My grandfather cannot read. My grandmother grew up picking cotton to help sustain her family. My parents were first-generation college students. These are rural struggles, at least in how they pertain to me. But this is no single story — industrial jobs, poverty, and a tumultuous childhood are characteristic of many tales of a rural upbringing, including that of Vance. Vance was reared in the small industrial town of Middletown, Ohio, but spent lots of his time in Jackson, Kentucky — the place his family migrated north from in search of labor. Amongst these two places, he experienced a multitude of obstacles throughout his childhood, including physical abuse, poverty, substance use, and broad instability. Yet, within these struggles was the “hillbilly” experience that permeated every facet of his life and is functionally what aided in his success. Vance brings forth the problems of rurality in America, but he also elucidates the advantages, something that nowadays is far too ignored.
Although he admits that there are flaws, Vance also acknowledges the redeeming quality rurality possesses: its attitude. An attitude where you treat others how you would wish to be treated. An attitude where you would give the shirt off your back to your neighbor because you know that, in the long run, they would do the same for you. That is rurality. And it exists in this way because rural people realize that they all share the collective goal of making life better. Whether that be for themselves, their children, or some stranger they’ve never met, rurality is built on this principle. Vance makes this clear, emphasizing throughout the memoir that his family helped not only each other, but others. He speaks of an “Appalachian code” that encompassed the values all Appalachians, and broadly rural people, held. Within this code is loyalty and respect, qualities that are often glossed over in exposés of rurality, yet are things I often observe in my day-to-day life.

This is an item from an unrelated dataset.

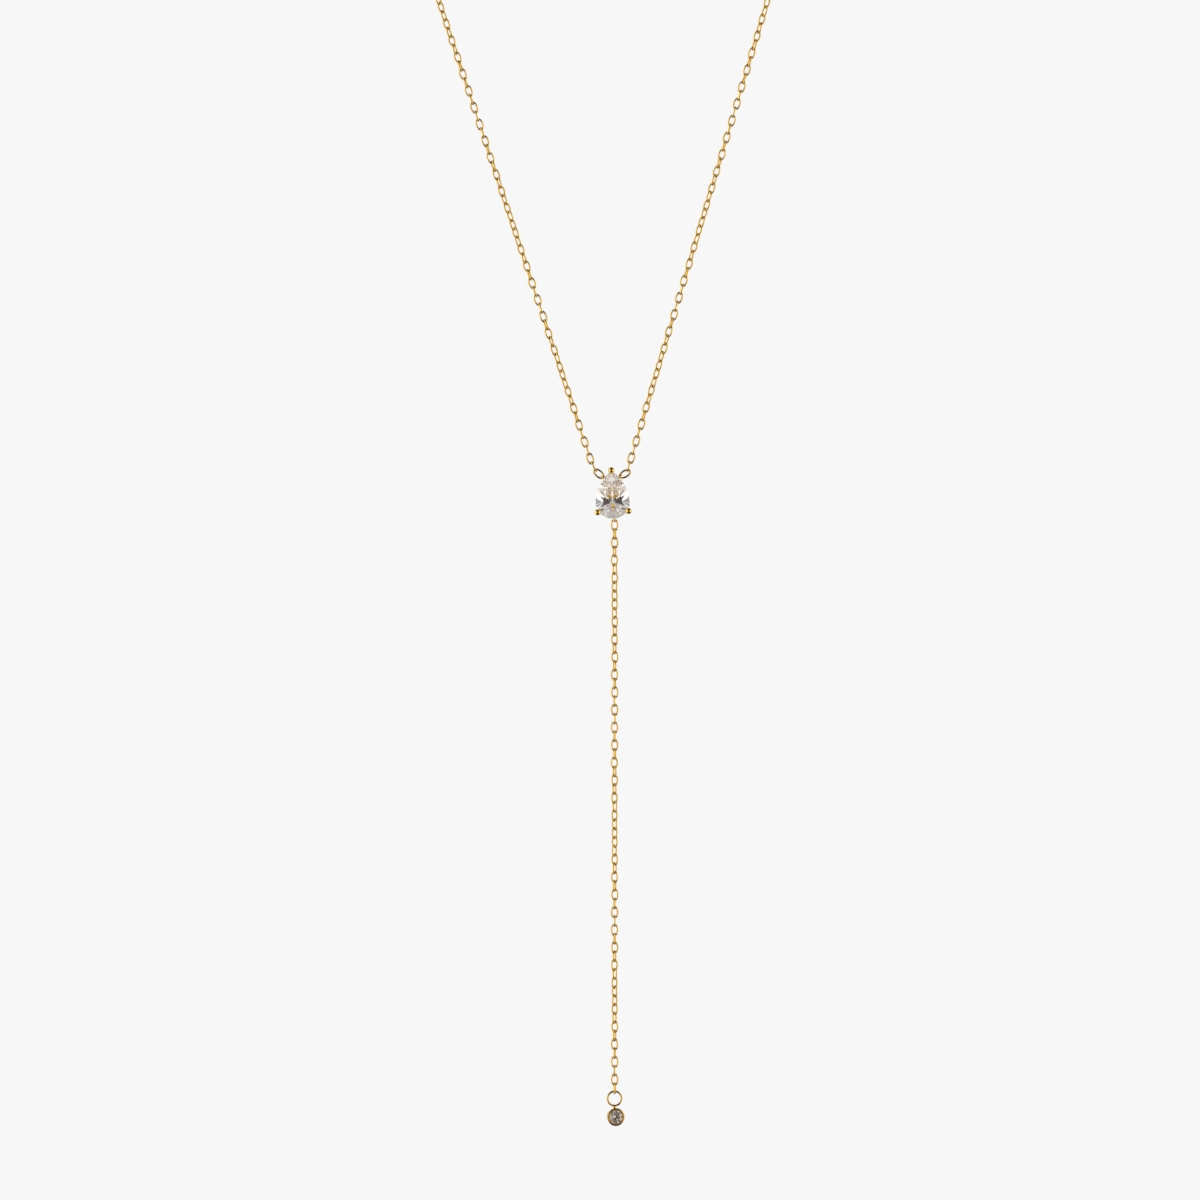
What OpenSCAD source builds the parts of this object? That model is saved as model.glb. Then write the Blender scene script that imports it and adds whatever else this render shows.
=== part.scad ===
// Y necklace: a fine cable chain that meets at a pear stone, with a long drop that ends in a small round stone.
// Millimetres, +Z up, worn: the front faces -Y. The origin is the middle of the clasp at the nape.
// Left and right are the viewer's.

/* [Chain] */
// Distance from the middle of one link to the middle of the next
link_pitch = 1.3; // [1.15:0.05:1.5]
// Thickness of the link wire
link_wire = 0.27; // [0.21:0.01:0.28]
// Width of a link over its two sides
link_width = 1.16; // [1.1:0.02:1.3]
// Play between two wires that hang in each other
link_play = 0.11; // [0.1:0.01:0.15]
// Links on each side of the neck before the nape stretch begins
neck_links = 58; // [40:1:60]
// Links between the pear and the round drop
drop_links = 65; // [20:1:75]

/* [Strands] */
// How far the front hangs forward of the nape
front_reach = 92; // [85:1:100]
// How far the widest line of the pear hangs below the nape
pear_height = 122.4; // [110:0.1:130]
// How far the middle of the pear lies to the left of the origin
pear_aside = 0.2; // [0:0.01:1]
// Lean of the left strand from upright, in degrees
left_lean = 18.3; // [14:0.1:22]
// Lean of the right strand from upright, in degrees
right_lean = 16.6; // [14:0.1:22]
// Lean of the link that leaves the left end ring, in degrees
left_first_lean = 28; // [18:1:30]
// Lean of the link that leaves the right end ring, in degrees
right_first_lean = 15; // [14:1:26]
// Lean of the left end ring, in degrees
left_ring_lean = 50; // [40:1:60]
// Lean of the right end ring, in degrees
right_ring_lean = 59; // [45:1:62]
// Length of an end ring
end_ring_length = 2; // [1.8:0.02:2.2]
// Width of an end ring
end_ring_width = 1.18; // [1.14:0.02:1.4]
// Diameter of the tube that stands for the nape stretch
nape_d = 1.2; // [1:0.05:1.5]

/* [Pear stone] */
// Length of the pear from its tip to its round end
pear_length = 7; // [6:0.1:8]
// Width of the pear
pear_width = 5; // [4.4:0.1:5.6]
// Distance from the widest line to the round end
pear_belly = 2.2; // [2:0.05:2.6]
// Radius of the blunted tip
pear_tip_r = 0.25; // [0.2:0.05:0.4]
// Height of the crown above the girdle
pear_crown = 0.85; // [0.6:0.05:1]
// Depth of the pavilion below the girdle
pear_pavilion = 2.1; // [1.7:0.05:2.4]
// Thickness of the girdle
pear_girdle = 0.14; // [0.08:0.02:0.2]
// How far the point of the pavilion lies above the widest line
culet_up = 0.3; // [0:0.05:0.5]
// How far the tip of the pear leans to the left, in degrees
pear_lean = 2.5; // [0:0.5:6]

/* [Pear setting] */
// Thickness of the gallery rail, seen from the front
rail_wall = 0.3; // [0.24:0.02:0.36]
// Height of the gallery rail, front to back
rail_height = 0.4; // [0.3:0.02:0.5]
// How far the middle of the rail lies inside the stone's outline
rail_inset = 0.3; // [0.26:0.02:0.36]
// Depth of the middle of the rail behind the girdle
rail_depth = 0.86; // [0.8:0.02:1.1]
// Thickness of a prong
prong_d = 0.4; // [0.3:0.02:0.46]
// Gap between a prong and the girdle
prong_gap = 0.06; // [0.04:0.01:0.1]
// Radius of the bend in a prong
prong_bend = 0.3; // [0.26:0.02:0.36]
// Diameter of the ball that ends a prong
ball_d = 0.9; // [0.8:0.02:1]
// How far the middle of a ball lies outside the stone's outline
ball_out = 0.14; // [0.1:0.01:0.2]
// Height of the middle of a ball above the girdle
ball_rise = 0.62; // [0.6:0.01:0.7]
// Thickness of the eye wire
eye_wire = 0.22; // [0.18:0.02:0.26]
// Clearance round a link's wire in an eye
eye_slack = 0.16; // [0.14:0.01:0.2]
// Direction that a shoulder eye faces, in degrees above level
eye_angle = 40; // [34:1:46]
// Direction that the bottom eye faces, in degrees below level
bottom_eye_angle = 86.5; // [84:0.5:90]
// How far the bottom eye is drawn in towards the rail
bottom_eye_in = 0.05; // [0:0.01:0.06]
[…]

Back home in the Midwest, I quite frequently find myself at a quaint farm diner called Nice’s. It is unlike the cafes and restaurants that occupy the East Coast; it is a place of palpable charm where you drink sweet tea and can eat a hearty meal for five dollars. Once, while dining at Nice’s, I saw a man saunter through the door wearing denim overalls and an American flag hat. With him was a Hispanic man with a look of bewilderment; that look someone wears when they are in a strange place among strange people. To many, these two men represented two diametrically opposed groups that, in our country, are constantly at odds. Yet, the two men sat down at a table and immediately began to converse — or at least attempted to. The Hispanic man knew no English, and so, the man opposite him began to utilize Google Translate. He began showing him pictures of his family. They began to joke and laugh. Later, I went over to converse with the man in Spanish — not because someone told me to or that it was expected, but for the same reason that compelled that other man to treat his companion with such respect, and the same reason that governed many of Vance’s actions throughout his memoir: it is the rural way.

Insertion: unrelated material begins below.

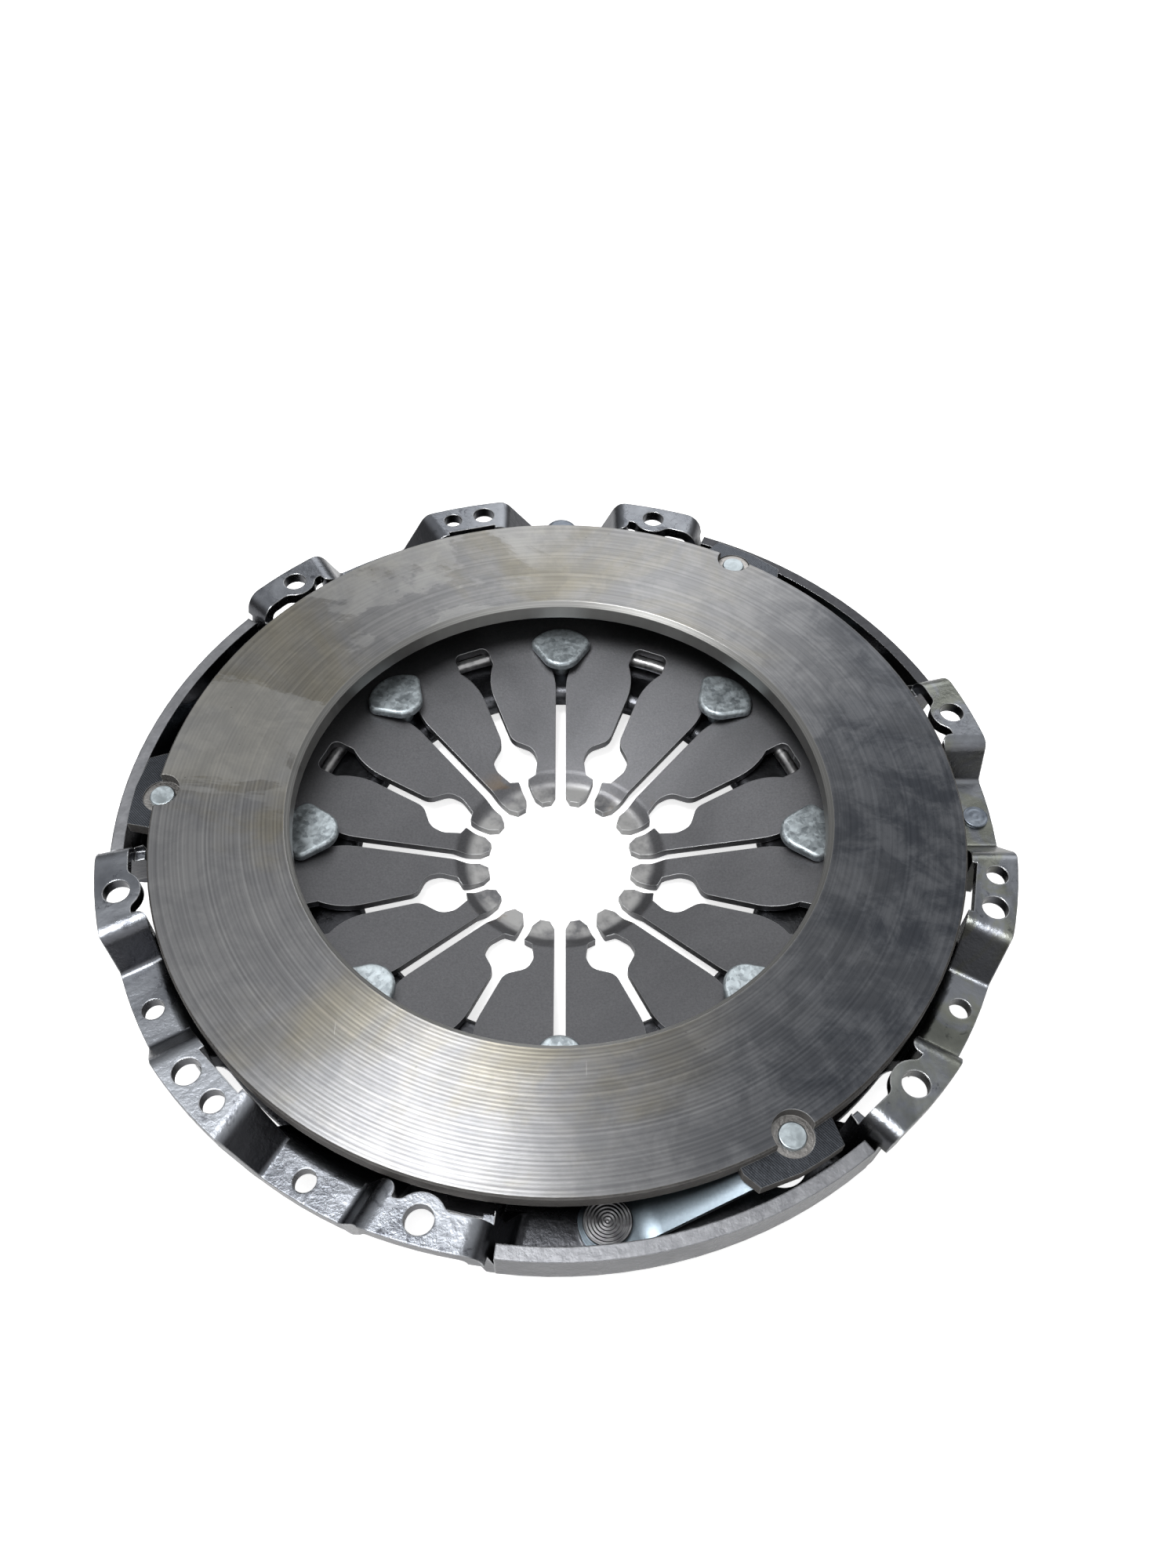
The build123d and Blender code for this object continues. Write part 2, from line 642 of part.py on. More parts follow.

It is evident there is hate in rural places. There is racism, there is homophobia — among a host of other things. Yet, there is also respect, and far too often do we forget that; we have begun to exclude stories like that of the two men in the cafe. Too frequently do we demonize communities for the qualities of some, instead of considering the qualities of all. We have begun to abandon nuance. We are always taught not to judge a book by its cover, not to draw conclusions based on someone’s appearance, nor their class or accent. Yet, often, we excuse this rule when it comes to a group that we deem as largely problematic: i.e., the racist-hateful-dumb-hillbillies. Is rurality flawed? Yes. Does that statement inherently mean every member of a rural community is problematic? No. The beauty of Vance’s memoir is that it does not try to explain problems that it cannot. It does not propose a solution to the racism of America, it does not assert how we could normalize queer people in the country, or really how to fix the problems with rurality — it leaves that quite open-ended. What it does do, is point out not only the genuine problems with rural America, but the things we should celebrate. The loyalty, the respect, the hard work. Things that are too often dismissed.

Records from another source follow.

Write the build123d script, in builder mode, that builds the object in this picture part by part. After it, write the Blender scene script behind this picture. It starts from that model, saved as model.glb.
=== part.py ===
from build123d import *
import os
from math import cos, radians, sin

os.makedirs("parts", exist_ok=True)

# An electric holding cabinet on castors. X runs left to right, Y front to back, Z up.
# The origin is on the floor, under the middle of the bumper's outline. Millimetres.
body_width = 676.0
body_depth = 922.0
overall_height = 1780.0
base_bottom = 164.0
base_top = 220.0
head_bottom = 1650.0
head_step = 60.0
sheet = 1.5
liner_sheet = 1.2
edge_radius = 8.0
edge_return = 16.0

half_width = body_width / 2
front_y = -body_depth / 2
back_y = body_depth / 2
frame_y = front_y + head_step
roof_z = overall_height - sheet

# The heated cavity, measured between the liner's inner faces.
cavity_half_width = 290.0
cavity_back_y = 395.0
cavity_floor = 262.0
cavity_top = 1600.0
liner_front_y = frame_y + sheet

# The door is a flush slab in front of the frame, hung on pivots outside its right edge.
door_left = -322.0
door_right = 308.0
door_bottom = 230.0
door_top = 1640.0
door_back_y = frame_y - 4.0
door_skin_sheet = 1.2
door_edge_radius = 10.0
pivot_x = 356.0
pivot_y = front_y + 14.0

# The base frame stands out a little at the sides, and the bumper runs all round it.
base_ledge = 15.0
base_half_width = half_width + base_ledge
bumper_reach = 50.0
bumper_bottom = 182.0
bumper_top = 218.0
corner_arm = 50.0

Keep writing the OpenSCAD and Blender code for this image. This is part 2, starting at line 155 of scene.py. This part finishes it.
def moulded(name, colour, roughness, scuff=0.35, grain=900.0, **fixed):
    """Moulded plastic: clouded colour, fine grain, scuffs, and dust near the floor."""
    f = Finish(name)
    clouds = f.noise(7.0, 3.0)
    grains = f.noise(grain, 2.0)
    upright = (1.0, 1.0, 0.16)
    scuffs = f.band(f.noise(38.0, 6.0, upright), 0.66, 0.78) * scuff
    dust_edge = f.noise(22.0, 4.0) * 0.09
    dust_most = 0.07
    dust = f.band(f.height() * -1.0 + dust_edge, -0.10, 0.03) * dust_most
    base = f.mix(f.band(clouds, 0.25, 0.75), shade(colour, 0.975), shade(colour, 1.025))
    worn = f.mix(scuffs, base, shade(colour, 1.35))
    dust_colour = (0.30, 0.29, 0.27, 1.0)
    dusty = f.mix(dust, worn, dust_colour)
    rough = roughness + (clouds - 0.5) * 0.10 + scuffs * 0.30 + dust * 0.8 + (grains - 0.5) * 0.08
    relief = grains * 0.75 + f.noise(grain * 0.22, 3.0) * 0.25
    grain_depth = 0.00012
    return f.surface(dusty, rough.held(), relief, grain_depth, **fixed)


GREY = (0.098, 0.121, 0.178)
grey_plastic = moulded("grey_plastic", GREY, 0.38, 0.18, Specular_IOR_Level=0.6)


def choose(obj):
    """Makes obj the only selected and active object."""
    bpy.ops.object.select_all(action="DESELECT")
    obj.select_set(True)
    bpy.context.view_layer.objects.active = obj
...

Often while reading “Hillbilly Elegy,” I wondered how such an eloquent book could be written by such a hate-mongering, inauthentic person, who now struggles to appear down-to-earth. And, sometimes, I still wonder that. Yet, from 2016 to now, the memoir has not changed — unlike Vance himself. It still addresses the problems I observed growing up. It still highlights the positive qualities of rural people that are often ignored. It still tells a rural story. That is its utility. The book deserves attention not to solve some problem, and not even to try and explain to urban-dwelling liberals what a “hillbilly” is, but really to provide a painfully accurate description of the happenings that pervade rural America. Vance no longer has my respect, but his memoir always will.